P.S. "Jerk" really is a technical term, by the way.

P.P.S. I can't take credit for the first answer to "Doesn't your back hurt?" That belongs to someone who commented on an earlier blog entry. I'd credit her by name if only I could find that comment. I'll keep looking...

UPDATE: I was at Glitterati for their pose sale, and wandered past some people. A beautiful woman complimented me on my appearance, and asked me where I got my prim breasts--she'd looked for some, but wasn't happy with what she'd found. I gave her some advice, pointed her at Maggie's blog, and asked her to let me know how things turned out. My mitzvah for the day, and an example of why we should go out into the larger world.

Sunday, December 05, 2010

Tikvah Island

Speaking of holidays... we're a bit past the midpoint of Hanukkah for this year. (If you have XM Radio, I hope you're listening to "Radio Hanukkah" on channel 28; the fare varies from the beautiful voices of cantors backed by choirs and orchestras to folk songs to fun mashups of traditional songs and modern styles--right now there's a traditional song as it might have been done by Carlos Santana.)

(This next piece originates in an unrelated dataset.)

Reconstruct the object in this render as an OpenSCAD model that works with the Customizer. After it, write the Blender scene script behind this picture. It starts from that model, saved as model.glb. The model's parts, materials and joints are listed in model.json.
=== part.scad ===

I went looking for places where Hanukkah might be celebrated in SL, and found Tikvah (hope; you'll recall Israel's anthem, "Hativkah", the hope) Island. I've come nowhere near exploring it all, but I think you'll agree with me that it's beautiful.

Approaching the place where the menorah is lit...


...and then we see it.


May you have a joyous Hanukkah.

Hyper Couture

Prim breast users aren't all human. Hyper Couture, at Rabbit Valley 144, 30, 22, is a store that caters to the well-endowed furry--but non-furries should check it out as well. They currently only support eCorp prim breasts, but since applicators for eCorp work with Foxbean's Nadine 1.5, I was in luck, and I bought two of the outfits. (UPDATE: Oops... I spoke too soon. The Liquid Metal only does eCorp. The "Pink Butterflies" sweater I bought supports Implant Nation.)

This is the "Liquid Metal" top--the skirt that comes with it is a bit short for my tastes, and would be even more so given my shape choices.